● **Required task**: Return only the lines between the line holding "The FreeCAD and" and the line holding "tree.links.new(painted.outputs[0], out[0])", the two boundary lines included, exactly as they appear.

● **Entries provided**:
[Begin]

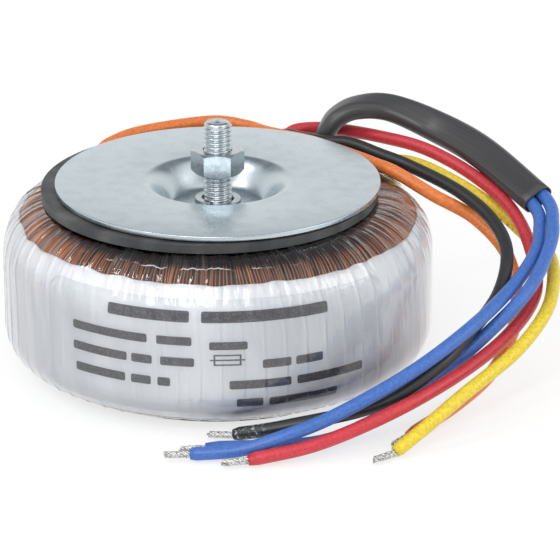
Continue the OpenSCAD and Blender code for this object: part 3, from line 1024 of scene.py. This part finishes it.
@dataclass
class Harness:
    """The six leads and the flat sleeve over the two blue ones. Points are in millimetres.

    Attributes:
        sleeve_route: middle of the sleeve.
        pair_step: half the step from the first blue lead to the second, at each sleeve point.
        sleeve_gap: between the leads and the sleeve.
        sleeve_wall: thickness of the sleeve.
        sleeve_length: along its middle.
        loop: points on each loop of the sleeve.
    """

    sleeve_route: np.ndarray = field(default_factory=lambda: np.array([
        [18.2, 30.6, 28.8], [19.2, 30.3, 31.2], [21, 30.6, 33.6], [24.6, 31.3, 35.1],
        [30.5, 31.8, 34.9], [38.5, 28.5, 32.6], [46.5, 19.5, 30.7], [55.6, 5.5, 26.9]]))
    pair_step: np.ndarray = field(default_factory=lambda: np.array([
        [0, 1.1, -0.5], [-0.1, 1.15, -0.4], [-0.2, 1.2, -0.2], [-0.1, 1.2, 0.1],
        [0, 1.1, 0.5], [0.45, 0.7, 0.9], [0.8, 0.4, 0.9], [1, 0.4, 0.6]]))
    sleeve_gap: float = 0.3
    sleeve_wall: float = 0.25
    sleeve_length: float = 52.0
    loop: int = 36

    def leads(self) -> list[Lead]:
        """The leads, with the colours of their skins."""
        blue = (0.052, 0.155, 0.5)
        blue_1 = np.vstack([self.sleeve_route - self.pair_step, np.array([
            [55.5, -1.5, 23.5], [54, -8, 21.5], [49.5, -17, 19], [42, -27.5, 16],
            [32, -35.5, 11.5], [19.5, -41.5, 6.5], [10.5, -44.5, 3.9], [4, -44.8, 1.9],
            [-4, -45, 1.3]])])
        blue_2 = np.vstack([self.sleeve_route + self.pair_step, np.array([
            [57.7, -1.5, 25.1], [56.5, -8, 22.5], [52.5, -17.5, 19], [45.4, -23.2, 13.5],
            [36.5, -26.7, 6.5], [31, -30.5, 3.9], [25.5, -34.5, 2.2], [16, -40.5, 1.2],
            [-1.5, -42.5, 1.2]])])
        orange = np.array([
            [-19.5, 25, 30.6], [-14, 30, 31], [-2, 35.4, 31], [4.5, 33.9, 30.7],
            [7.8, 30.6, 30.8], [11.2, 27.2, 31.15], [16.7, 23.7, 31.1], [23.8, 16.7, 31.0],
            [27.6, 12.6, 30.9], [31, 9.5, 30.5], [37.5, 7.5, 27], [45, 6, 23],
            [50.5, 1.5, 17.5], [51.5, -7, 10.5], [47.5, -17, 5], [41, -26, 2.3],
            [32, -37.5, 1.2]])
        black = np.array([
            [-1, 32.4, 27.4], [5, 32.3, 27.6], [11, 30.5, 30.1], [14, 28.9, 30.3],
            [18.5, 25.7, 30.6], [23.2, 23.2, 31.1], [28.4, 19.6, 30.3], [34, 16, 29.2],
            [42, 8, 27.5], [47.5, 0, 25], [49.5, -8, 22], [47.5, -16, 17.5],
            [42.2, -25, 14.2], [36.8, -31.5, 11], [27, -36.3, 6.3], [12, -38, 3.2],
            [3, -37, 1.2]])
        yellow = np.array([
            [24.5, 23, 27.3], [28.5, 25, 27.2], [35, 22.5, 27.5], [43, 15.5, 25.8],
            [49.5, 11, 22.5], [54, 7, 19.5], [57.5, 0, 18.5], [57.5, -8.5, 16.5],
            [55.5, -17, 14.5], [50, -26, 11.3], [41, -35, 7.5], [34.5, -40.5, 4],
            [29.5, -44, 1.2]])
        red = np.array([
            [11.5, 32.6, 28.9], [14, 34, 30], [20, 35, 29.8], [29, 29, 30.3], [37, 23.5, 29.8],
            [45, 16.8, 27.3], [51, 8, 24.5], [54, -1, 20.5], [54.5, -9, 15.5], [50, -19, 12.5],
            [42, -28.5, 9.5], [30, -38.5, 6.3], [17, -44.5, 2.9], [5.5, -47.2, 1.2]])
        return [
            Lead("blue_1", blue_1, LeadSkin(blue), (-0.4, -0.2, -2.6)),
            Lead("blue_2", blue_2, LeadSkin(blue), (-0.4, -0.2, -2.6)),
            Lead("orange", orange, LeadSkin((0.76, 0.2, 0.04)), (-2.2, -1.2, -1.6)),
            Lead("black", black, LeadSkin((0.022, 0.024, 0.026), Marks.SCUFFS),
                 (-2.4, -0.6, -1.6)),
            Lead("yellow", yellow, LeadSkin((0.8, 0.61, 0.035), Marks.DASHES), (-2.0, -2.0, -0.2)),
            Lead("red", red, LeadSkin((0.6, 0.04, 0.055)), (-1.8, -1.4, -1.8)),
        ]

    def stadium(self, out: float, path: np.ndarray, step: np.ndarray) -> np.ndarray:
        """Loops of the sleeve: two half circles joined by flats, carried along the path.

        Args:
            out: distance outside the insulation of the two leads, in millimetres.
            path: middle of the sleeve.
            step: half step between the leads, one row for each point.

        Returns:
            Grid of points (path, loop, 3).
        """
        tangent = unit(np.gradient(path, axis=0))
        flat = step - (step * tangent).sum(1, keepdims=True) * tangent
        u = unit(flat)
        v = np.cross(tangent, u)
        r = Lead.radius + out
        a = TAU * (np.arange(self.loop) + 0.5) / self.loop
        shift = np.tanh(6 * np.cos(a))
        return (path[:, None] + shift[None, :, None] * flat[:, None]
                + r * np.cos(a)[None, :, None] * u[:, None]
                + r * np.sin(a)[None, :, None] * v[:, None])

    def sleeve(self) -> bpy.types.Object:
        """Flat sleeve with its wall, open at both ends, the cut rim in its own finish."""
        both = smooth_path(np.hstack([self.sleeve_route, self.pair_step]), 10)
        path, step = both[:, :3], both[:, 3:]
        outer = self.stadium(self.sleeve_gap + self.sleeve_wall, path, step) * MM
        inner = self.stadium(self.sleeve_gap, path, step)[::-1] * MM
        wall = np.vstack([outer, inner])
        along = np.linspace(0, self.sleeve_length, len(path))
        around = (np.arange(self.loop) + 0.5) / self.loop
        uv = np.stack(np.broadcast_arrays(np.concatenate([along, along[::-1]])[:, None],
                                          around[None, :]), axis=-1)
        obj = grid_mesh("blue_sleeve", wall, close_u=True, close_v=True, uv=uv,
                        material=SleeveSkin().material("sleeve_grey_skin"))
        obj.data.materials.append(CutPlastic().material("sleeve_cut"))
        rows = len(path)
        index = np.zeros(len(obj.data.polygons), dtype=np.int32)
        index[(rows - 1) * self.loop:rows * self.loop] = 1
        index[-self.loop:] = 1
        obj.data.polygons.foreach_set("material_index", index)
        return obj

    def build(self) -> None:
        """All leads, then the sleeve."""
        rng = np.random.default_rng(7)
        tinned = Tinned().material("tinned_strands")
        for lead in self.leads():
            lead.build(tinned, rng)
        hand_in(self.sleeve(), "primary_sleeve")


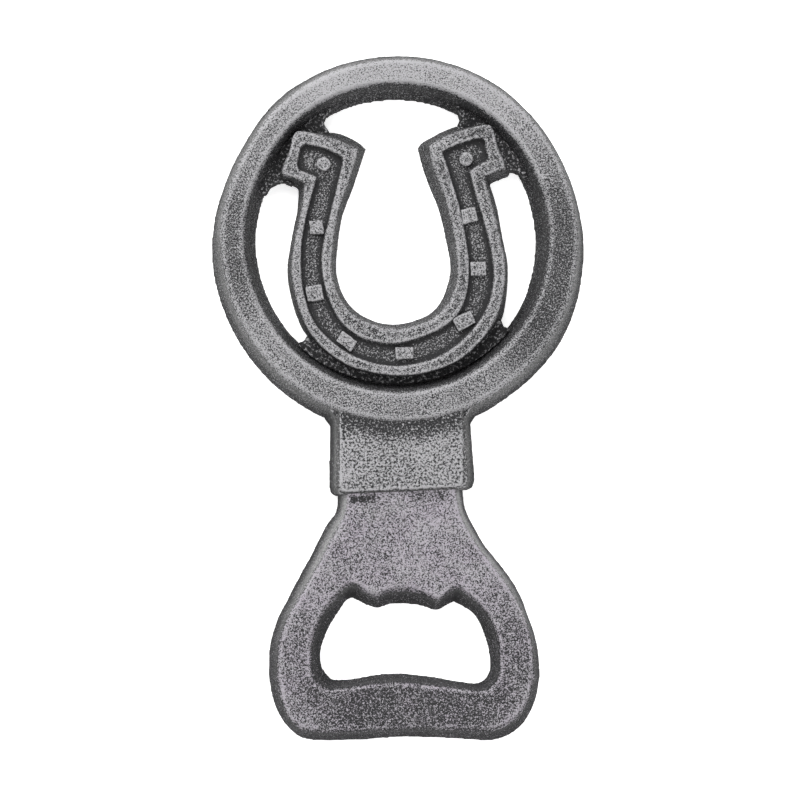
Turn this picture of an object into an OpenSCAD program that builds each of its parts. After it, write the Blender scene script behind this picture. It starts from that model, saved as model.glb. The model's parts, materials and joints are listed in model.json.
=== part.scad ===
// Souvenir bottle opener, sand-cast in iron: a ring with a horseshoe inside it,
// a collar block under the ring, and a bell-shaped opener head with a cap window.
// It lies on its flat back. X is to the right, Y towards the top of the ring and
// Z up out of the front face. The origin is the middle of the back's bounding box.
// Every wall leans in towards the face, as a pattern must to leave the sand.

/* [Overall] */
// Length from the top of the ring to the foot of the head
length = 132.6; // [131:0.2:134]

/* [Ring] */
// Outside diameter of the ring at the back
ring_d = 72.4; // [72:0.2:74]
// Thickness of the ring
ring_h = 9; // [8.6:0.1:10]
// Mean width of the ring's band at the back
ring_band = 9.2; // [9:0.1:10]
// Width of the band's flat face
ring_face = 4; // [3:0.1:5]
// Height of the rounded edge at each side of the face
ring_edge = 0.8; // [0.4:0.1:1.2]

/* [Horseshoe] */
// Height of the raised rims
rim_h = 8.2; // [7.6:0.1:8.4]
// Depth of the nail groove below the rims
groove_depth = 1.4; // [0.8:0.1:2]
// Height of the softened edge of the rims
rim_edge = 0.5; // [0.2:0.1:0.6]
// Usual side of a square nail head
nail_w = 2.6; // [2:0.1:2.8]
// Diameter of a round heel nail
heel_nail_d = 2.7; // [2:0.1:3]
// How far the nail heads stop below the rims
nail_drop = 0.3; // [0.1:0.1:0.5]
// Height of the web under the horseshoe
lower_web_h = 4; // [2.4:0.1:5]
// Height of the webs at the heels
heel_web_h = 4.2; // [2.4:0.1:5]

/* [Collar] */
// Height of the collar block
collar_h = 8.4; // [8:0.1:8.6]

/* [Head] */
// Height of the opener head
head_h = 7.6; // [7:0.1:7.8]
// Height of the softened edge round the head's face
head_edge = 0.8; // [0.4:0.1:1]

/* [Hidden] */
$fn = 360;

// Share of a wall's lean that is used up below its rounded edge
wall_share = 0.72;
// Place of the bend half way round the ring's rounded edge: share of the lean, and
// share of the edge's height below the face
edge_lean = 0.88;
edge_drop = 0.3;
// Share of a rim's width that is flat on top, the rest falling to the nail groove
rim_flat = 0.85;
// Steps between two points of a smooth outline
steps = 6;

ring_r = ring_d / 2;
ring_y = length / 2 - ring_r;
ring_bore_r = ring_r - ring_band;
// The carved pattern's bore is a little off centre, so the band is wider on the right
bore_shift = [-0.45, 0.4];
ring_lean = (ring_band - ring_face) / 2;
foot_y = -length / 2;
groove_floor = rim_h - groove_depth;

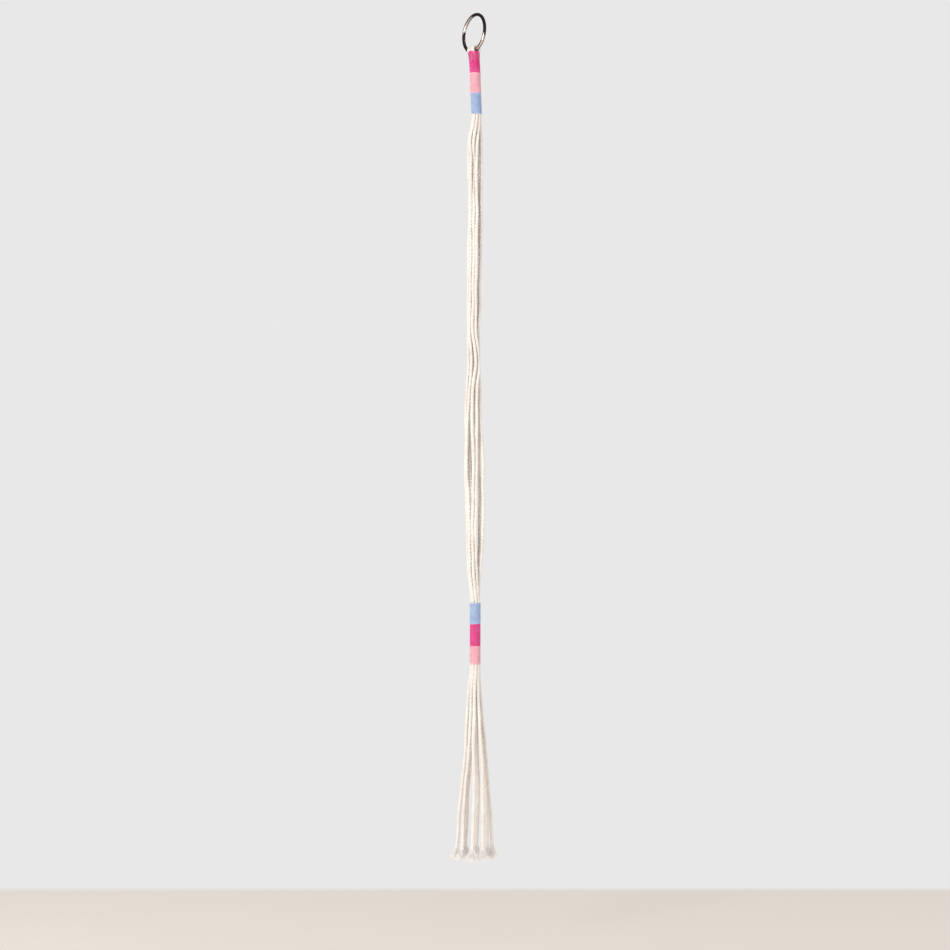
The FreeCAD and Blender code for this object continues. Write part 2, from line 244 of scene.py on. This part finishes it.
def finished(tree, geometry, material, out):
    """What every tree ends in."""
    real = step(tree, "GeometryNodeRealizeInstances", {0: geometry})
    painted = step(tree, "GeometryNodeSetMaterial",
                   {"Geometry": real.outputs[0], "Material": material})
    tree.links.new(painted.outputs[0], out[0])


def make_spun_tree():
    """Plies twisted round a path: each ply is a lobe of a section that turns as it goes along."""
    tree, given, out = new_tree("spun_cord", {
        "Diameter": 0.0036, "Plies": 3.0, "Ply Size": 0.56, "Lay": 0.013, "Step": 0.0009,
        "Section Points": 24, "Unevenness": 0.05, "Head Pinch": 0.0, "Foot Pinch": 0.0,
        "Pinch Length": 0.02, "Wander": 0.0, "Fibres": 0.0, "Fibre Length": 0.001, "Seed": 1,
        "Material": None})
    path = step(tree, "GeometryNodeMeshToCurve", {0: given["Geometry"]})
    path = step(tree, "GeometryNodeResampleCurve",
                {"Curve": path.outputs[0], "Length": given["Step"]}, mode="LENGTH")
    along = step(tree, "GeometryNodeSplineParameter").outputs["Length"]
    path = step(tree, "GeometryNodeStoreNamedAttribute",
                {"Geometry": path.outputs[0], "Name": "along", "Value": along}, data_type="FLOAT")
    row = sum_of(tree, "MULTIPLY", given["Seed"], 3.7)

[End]

● **Solution to the problem**:
The FreeCAD and Blender code for this object continues. Write part 2, from line 244 of scene.py on. This part finishes it.
def finished(tree, geometry, material, out):
    """What every tree ends in."""
    real = step(tree, "GeometryNodeRealizeInstances", {0: geometry})
    painted = step(tree, "GeometryNodeSetMaterial",
                   {"Geometry": real.outputs[0], "Material": material})
    tree.links.new(painted.outputs[0], out[0])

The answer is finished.